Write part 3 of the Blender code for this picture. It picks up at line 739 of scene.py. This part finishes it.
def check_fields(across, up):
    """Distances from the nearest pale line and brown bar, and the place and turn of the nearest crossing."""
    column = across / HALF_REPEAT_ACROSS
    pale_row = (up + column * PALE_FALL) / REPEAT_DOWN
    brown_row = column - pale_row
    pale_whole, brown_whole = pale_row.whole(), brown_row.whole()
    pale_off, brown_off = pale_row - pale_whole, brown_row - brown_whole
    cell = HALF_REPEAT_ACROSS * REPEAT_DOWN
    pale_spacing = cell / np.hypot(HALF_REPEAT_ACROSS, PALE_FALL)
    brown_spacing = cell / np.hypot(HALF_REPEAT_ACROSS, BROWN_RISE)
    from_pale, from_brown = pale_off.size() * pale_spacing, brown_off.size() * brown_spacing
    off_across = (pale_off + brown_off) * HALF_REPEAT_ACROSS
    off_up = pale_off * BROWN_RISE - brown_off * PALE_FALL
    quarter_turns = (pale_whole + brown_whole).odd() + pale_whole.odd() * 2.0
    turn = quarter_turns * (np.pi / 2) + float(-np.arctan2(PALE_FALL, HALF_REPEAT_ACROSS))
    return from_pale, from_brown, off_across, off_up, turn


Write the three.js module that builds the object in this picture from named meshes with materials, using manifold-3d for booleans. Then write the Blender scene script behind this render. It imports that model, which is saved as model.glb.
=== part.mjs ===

──────────

### WHAT THE TASK REQUIRES
Copy down every line of the entries containing the word "Write".

### CORRECT ANSWER
Write part 3 of the Blender code for this picture. It picks up at line 739 of scene.py. This part finishes it.
Write the three.js module that builds the object in this picture from named meshes with materials, using manifold-3d for booleans. Then write the Blender scene script behind this render. It imports that model, which is saved as model.glb.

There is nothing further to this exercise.